O artigo 52 da Constituição Federal brasileira é bastante claro ao tratar sobre impeachment do presidente da República: o presidente poderá ser condenado à perda do cargo, com inabilitação, por oito anos, para o exercício da função pública.
Uma condição, portanto, indissociável, mas que não foi respeitada pelo Senado no impeachment da ex-presidente Dilma Rousseff.
Em função de estar determinado pela Constituição, a Lei da Ficha Limpa só menciona presidentes em casos de renúncia para fugir de cassação, já que a inelegibilidade em caso de impeachment está prevista.

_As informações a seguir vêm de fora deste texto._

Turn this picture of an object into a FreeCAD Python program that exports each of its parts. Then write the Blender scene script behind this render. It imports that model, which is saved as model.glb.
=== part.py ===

Na destituição de Dilma Rousseff, o Senado decidiu dividir a votação, aplicando apenas a perda do mandato, aprovada por 61 dos 84 senados, mas não lhe tirou a habilitação para o exercício de funções públicas.
Não se tratamento especificamente do caso da ex-presidente, o Senado, ao tomar essa decisão – ou seja, interpretar a Constituição da forma que considerava a mais acertada para o momento – não poderá servir de precedente para outras cassações de parlamentares sem que fiquem inelegíveis.
De acordo com analistas políticos, a condição mantida de habilitação para Dilma Rousseff veio atender interesses políticos de alguns senadores, inclusive para blindar a ex-presidente contra a Operação Lava-Jato. Já se comenta sua nomeação para algum cargo no Governo do Estado de Minas Gerais.
O caso, no entanto, não poderá servir como base para outros, uma vez que a aplicação da Lei da Ficha Limpa não depende da aprovação do Congresso, e sim do TSE. A aplicação da punição prevista pela Lei da Ficha Limpa é automática, e o Legislativo não tem o poder de impedir a aplicação de nenhuma lei.
O impeachment poderá ir para o STF
A condição criada pelo Senado durante o impeachment será levada ao Supremo Tribunal Federal, como já divulgaram alguns senadores. A divisão da votação abriu essa possibilidade, uma vez que se entende que o Senado não tem competência para interpretar a Constituição para votar em separado as penas de perda de cargo e inabilitação.
Trata-se de uma situação polêmica, que deverá ser decidida pelo STF, uma vez que a Constituição estabelece a condição de perda do cargo e inabilitação pelos 8 anos. O Senado, portanto, deveria ter se limitado à condenação como determinado pela Carta Magna, sem prejuízo das demais sanções judiciais cabíveis, lembrando que o nome de Dilma foi citado em diversas delações premiadas.
O ex-presidente Fernando Collor, que passou por processo de impeachment em 1993 e perdeu o mandato, mesmo tendo renunciado, fez um pronunciamento a respeito, criticando a posição dos colegas parlamentares, lembrando que, em Mandado de Segurança ao STF, recebeu a sentença de que a condenação à perda do mandato é indissociável da inabilitação.
Michel Temer, atual presidente e que foi professor da PUC-SP, tem uma visão semelhante à do STF. Em seu livro “Elementos de Direito Constitucional”, afirma que a pena de inabilitação “não é pena acessória. É, ao lado da perda do cargo, pena principal”. Ele escreveu que “assim, porque responsabilizado, o presidente não só perde o cargo como deve afastar-se da vida pública, durante oito anos, para ‘corrigir-se’, e só então deve poder a ela retornar”.